Formula for the discounted payoff of a digital option

Question

In "Heard on the Street" it states that the expected discounted payoff of a digital option is $$H\exp^{-r(T-t)}N(d_2)$$

where $H$ is the payoff of the option, the exponential is the discounting.

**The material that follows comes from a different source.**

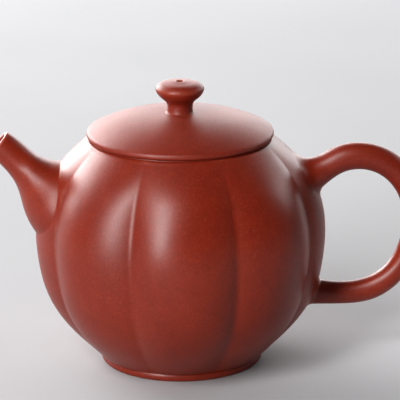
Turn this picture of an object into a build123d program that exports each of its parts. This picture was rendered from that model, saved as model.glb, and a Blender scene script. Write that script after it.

Why do we have the $N(d_2)$, what does it represent and why is it there?

Answer 1

The digital option pays $H$ at time $T$ if $S_T \geq K$ , so its option time at time $t$ is given by

$$V_t=E_t\left[e^{-r(T-t)}H 1_{\{S_T \geq K\}}\right]=e^{-r(T-t)}H* P_t(S_T \geq K)$$

The model used is Black-model, that $$dS_t=rS_tdt+\sigma dW_t$$

or $$S_T=S_te^{\left(r-\frac12 \sigma^2\right)(T-t)+\sigma (W_T-W_t)}{}$$

Calculate $ P_t(S_T \geq K)$

$$ P_t(S_T \geq K)=P_t(S_te^{\left(r-\frac12 \sigma^2\right)(T-t)+\sigma (W_T-W_t)}{} \geq K)=P_t(W_T-W_t \geq\frac{log\frac{K}{S_0}-\left(r-\frac12 \sigma^2\right)(T-t)}{\sigma})$$

$W_T-W_t |W_t$ is centered and normally distributed with variance $T-t$
$$P_t(W_T-W_t \geq\frac{log\frac{K}{S_0}-\left(r-\frac12 \sigma^2\right)(T-t)}{\sigma})=P(Y \geq\frac{log\frac{K}{S_t}-\left(r-\frac12 \sigma^2\right)(T-t)}{\sigma \sqrt{T-t}})$$

where $Y \sim \mathcal{N}(0,1)$

Using the symmetry of the normal distribution,

$$P(Y \geq\frac{log\frac{K}{S_t}-\left(r-\frac12 \sigma^2\right)(T-t)}{\sigma \sqrt{T-t}})=P(Y \leq -\frac{log\frac{K}{S_t}-\left(r-\frac12 \sigma^2\right)(T-t)}{\sigma \sqrt{T-t}})$$

Define $$d_2=-\frac{log\frac{K}{S_t}-\left(r-\frac12 \sigma^2\right)(T-t)}{\sigma \sqrt{T-t}}=\frac{log\frac{S_t}{K}+\left(r-\frac12 \sigma^2\right)(T-t)}{\sigma \sqrt{T-t}}$$

$$P(Y \leq -\frac{log\frac{K}{S_t}-\left(r-\frac12 \sigma^2\right)(T-t)}{\sigma \sqrt{T-t}})=P(Y \leq d_2)=N(d_2)$$

where $N$ is the cdf of a standard normal variable.

Finally,

$$V_t=E_t\left[e^{-r(T-t)}H 1_{\{S_T \geq K\}}\right]=e^{-r(T-t)}H*N(d_2)$$

Answer 2

$N\left(d_2\right)$ is the risk-neutral probability that the spot is greater than the strike at maturity, therefore the RN probability that you get your payoff.

Answer 3

Recall that the price of your contract is \begin{align*} V_t = e^{-r(T-t)} \mathbb{E}^\mathbb{Q} [H1_{\{S_T>K\}}|\mathcal{F}_t] \end{align*} because your option always pays $H$ if $S_T>K$. Next, \begin{align*} V_t &=He^{-r(T-t)} \mathbb{E}^\mathbb{Q} [1_{\{S_T>K\}}|\mathcal{F}_t] \\ &= He^{-r(T-t)} \mathbb{Q} [{\{S_T>K\}}|\mathcal{F}_t] \\ &= He^{-r(T-t)} N(d_2) \end{align*} The fact that the option price equals the discounted (conditional) expectation of the payoff is linked with no-arbitrage via the fundamental theorem of asset pricing.

You can compute the probability of $\{S_T>K\}$ under the Black-Scholes model to obtain $N(d_2)$.